While Eden Vansittart describes the four- year Gorkha conquest with a broad outline (from the first seize of Kirtipur in 1765 till the fall of Bhatgaon in the commencement of 1769), he admits to being "quite ignorant of the details connected with the several sieges and engagements," and the number of troops engaged either on the Nepal Valley or the Gurkha side during these four years. He deals with the conquests that continued even after the death of Prithvi Narayan Sahi. Vansittart mentions "the most heroic bravery [of the men of Kirtipur] in the defence of their capital." He describes King Gainprejas [Jaypakash Malla] as high spirited and heroic. It is no doubt that he is influenced by Giuseppe de Rovato's Account of the Kingdom of Nepal in setting his tone. He mentions the gallantry of the King of Tanahung, a Chaubise principality, without giving his name.

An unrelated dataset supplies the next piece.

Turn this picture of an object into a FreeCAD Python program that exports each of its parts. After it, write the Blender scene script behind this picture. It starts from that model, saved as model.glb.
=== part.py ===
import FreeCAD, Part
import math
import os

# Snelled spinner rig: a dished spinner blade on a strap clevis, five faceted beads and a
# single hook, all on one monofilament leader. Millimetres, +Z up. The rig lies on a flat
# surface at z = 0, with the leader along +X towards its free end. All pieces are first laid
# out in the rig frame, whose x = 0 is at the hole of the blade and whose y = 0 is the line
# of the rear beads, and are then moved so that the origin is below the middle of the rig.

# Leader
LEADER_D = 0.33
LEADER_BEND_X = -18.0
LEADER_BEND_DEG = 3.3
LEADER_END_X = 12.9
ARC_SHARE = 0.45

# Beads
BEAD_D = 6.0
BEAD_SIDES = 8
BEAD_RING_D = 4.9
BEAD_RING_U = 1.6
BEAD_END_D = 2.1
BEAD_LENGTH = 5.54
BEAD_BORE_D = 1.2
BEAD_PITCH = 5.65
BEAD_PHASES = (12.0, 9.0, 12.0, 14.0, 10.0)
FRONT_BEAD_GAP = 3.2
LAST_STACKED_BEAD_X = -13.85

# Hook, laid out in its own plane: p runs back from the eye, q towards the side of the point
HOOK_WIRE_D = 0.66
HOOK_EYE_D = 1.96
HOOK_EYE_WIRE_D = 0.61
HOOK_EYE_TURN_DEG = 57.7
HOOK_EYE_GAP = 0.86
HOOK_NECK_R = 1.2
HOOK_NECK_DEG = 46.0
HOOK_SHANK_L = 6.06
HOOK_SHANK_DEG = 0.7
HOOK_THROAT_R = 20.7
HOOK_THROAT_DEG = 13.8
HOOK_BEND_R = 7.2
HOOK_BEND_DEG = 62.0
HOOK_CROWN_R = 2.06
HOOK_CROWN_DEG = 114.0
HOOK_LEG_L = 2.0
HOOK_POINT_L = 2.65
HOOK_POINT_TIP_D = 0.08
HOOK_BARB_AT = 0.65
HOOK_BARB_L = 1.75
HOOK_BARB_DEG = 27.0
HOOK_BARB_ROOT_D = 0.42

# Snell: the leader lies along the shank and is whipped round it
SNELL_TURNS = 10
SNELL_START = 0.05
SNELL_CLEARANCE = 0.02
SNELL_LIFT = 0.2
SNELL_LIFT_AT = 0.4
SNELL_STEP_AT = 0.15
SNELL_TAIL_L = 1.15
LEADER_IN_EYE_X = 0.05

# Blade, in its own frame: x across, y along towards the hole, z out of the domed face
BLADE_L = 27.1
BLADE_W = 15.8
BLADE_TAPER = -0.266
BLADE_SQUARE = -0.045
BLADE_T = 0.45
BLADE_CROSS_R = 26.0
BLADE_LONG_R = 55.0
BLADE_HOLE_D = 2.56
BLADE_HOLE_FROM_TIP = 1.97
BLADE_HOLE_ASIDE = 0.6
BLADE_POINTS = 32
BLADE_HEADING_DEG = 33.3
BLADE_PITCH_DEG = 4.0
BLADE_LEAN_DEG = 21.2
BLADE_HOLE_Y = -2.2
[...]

Vansittart states that the population of Nepal is estimated by the Nepalese at around 52,00,000 to 56,00,000. However, he says most writers, whom he presumes are correct, estimate it to be about 40,000,00. Until this time, 1896, it appears Nepalese hills had not started importing salt from India. As Vansittart writes, "the salt is packed in bags forming loads of about 15 Lb each which are brought across the snows fastened to the backs of sheep."

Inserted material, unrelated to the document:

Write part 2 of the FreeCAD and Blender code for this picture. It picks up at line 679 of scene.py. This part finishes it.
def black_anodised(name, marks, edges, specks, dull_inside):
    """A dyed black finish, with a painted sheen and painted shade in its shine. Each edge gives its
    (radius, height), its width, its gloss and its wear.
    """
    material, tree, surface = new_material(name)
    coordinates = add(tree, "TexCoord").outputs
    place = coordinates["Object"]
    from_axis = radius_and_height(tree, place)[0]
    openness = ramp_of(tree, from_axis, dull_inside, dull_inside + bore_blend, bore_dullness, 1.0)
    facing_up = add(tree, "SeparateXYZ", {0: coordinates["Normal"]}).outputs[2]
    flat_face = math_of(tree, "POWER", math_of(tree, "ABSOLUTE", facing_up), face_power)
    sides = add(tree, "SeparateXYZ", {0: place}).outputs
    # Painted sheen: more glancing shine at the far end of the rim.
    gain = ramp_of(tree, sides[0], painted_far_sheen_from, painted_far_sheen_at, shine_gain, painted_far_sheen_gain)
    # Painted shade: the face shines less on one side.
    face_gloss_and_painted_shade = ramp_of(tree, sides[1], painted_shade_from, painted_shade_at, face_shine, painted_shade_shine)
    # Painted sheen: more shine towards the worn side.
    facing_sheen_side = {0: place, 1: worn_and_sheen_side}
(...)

Captain Vansittart also describes Nepal army as he saw it. He notes that the country has a standing force of 30,000 soldiers. There are soldiers on leave of almost the same numbers, who "enter the ranks and take the place of others who in turn lie by for a year or two." All regiments are armed with locally manufactured Martini-Henrys or snider or muzzle loading percussion cap Enfield rifles. As regards to their efficiency, he says "there is no doubt that the material is good, and for defensive purposes in their own hills and forest, the soldiers would fight well and be formidable foes." The weak point in Nepal army is "the officers, who are generally either very old men long past their work, or very young lads." Notwithstanding this comment, Vansittart also describes the Jung Bahadur- led force which quells the Mutiny in Awadh and the performance of the Nepal army led by Dhir Shamsher in the War with Tibet in 1854. Referring to a parade held in Kathmandu on 6th March 1888, he observes that "108 guns marched past the Prime Minister, and it is therefore only natural to conclude that the Nepalese are strong in this branch." This certainly indicates that the Army was still a powerful one by the prevailing standards.

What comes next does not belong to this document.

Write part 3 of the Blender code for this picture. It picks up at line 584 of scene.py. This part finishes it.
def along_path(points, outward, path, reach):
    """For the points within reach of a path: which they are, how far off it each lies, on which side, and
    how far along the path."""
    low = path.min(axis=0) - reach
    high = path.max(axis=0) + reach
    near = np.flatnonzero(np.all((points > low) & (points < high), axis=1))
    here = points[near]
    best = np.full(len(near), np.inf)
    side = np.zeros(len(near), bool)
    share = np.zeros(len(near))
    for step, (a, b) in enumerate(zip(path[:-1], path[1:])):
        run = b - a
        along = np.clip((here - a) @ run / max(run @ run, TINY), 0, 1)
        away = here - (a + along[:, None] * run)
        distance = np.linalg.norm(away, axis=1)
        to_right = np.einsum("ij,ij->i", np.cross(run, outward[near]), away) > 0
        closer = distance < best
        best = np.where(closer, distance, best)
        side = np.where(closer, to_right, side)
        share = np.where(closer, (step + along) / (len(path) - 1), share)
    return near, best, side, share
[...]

Vansittart has separately dealt with the Aboriginal tribes of Nepal, which follows a section on the military tribes. The first group comprises of the Magars, Gurungs, Newar, Sunuwars, Khambus, Yakkas, Yakthumbas, Murmis (Tamangs/Lamas) and Lepchas. He quotes Brian Hodgson in saying that the "transit from the north into Nepal was constantly made before the Thibetans had adopted … the religion and literature of Buddhism." When he deals with the military tribes, the Khasas come as the first group to be followed by Magar, Gurungs and Thakur. He does not include 'Thakurs' in the group of Khasas. Also added are the Limbus, Rais and Sunuwars. Here Vansittart cautions: "the prejudice which existed against them would seem rightly to be dying out rapidly. Nagarkotis and Murmis have also been discussed in the book as military tribes.

About early immigration in Nepal, Vansittart notes: "The most ancient records would seem to prove that Nepal was originally inhabited by Mongolians probably from one of the great waves of Mongolian conquest which spread through the breath of Asia from east to west, some side wave washed over the bleak snows of the mighty Himalayas, into the fertile plains and valleys of Nepal. Finding here a cool and bracing climate and a fertile soil, this mass of Mongolians settled down and adopted the country as their own." Similarly, he talks about historical evidence of the existence in Nepal, long prior to the advent of Sakia Simha of Hindus from the plains from India, "Daughter of [King] Ashok being married to the descendent of a Chettri, who had settled there centuries before." Vansittrat does not seem to be aware of the Khas people and their pre-Vedic existence – who migrated to the country via the western Thibet and adjoining territories – rather than India he was quick to link them with. It is clear that he has the influence of many earlier writings, which described Khas people according to the story given to them by the ruling elites at that time.

The book is certainly a valuable reading. It covers a wide range of descriptions on Nepal. It is good to study this book along with some other writings of Vansittart to get a complete understanding of his perspective on Gurkhas and their country. Judged by the time it was written, it definitely was an informative work.